Amanda introduces me to Sara Gilbert and her other.   Many people are wearing hats.  Wide brims.  Beaver rather than rabbit.

I am wearing a midnight blue velvet suit and red shoes.

A young actor greets me with a hug.  He asks me in that way what I’ve been up to.  He knows.  I tell him anyway.  “I read about that.”  He exclaims.  “You’re the real deal.”  That’s the difference between the gays and the straights.

Straight people know I’m a fucking hero.  The gays, huddled around teacher are fucking terrified of me.

And so they should be.

Outside we meet Joaquin Phoenix.  Anthony made a film with him.  I have not seen him since before Heath died.  A flicker of recognition but no more.  He looks like he is made of pale green wax.  He is stick thin.  He looks like a Shropshire farmer.

He said to Anthony,  “I hear you’ve been making sober calls.  Don’t call me.”   We laugh.

It’s funny.

After the show we have dinner at Gjelina with two art collectors.  Pizza and pudding.  Everybody at the table knows someone else in the restaurant.   We receive.  I forget to stand for one grand dame.  She stares at me frostily.

I know what she’s thinking.  She’s wondering if I left my manners in the jail.

Whenever I return home I am relieved.

Leaving the distractions and the doubt behind.

Cruel thoughts, many miles away.

Whitstable, it takes me a day or so to crawl back into my own skin.  The scale of the town needs adjusting to.  I feel like a giant towering over the small, clapboard houses.  I cannot fit into the tiny shops.

The vitrine has not changed for many years.

The town has kept its original character.

Good and bad I know everyone on the street.  Now I see people who I knew formerly in London.  Gallery owners, actresses, commercial directors.  They strut around thinking they own the place, which of course, they do.

“What are you doing here?” They say.

Last week I was dwarfed by skyscrapers in New York, today I am shrinking rapidly into my Whitstable self.  No coyote to eat the dog, nobody to distract me from my task.

The children sit at their desks on tiny chairs in the same infant school where I learned about the autumn leaves, the saints and the sinners.

This morning we walked the grass paths on the freshly mown downs.  In the thin sunshine the skin on my arms and hands looks brown and weathered.  The fierce Californian sun, long forgotten.

Tomorrow we are driving to Dorset.  Past Stonehenge, to the sea.  Staying at The Bull Hotel in Bridport.  Traveling the well maintained motorways.

I may just keep driving.  I have everything I need.

Just head north through Bristol to Wales where I want to walk Offa’s Dyke.  Find me a B&B in Clun.  Eastward from the unspoiled Welsh counties to Shropshire.  The Stiperstones, this earth is my grave.

Fried eggs and thick bacon, marmalade.

Northward again through the black country.  Cheshire, Lancashire, Yorkshire,  Cumberland to the borders.   I love you England.  I love you.

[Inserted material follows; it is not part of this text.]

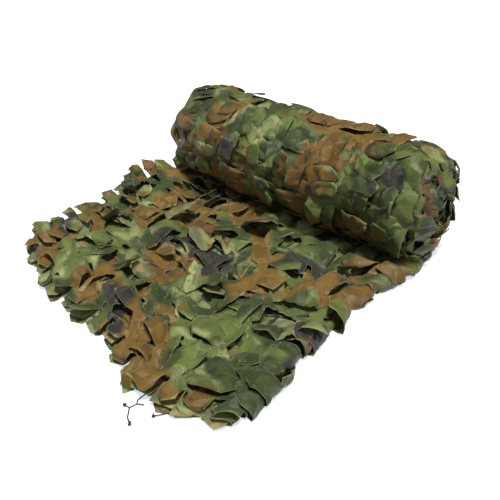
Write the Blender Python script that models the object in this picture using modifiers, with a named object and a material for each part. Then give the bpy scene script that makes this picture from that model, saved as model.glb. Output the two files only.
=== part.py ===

I bought a pair of secondhand, brown velvet trousers and an ebony cane with an engraved, silver knob.  I found a dark green cashmere and silk scarf, channeling Fanny and Stella in Burlington Arcade.  It is cold enough to wear a beautiful hat, an autumn gown.

I am willing the winter moonlight.

I don’t want anyone else with me. This is mine.

I could not be further from the madness.  England!  Where my heart lies.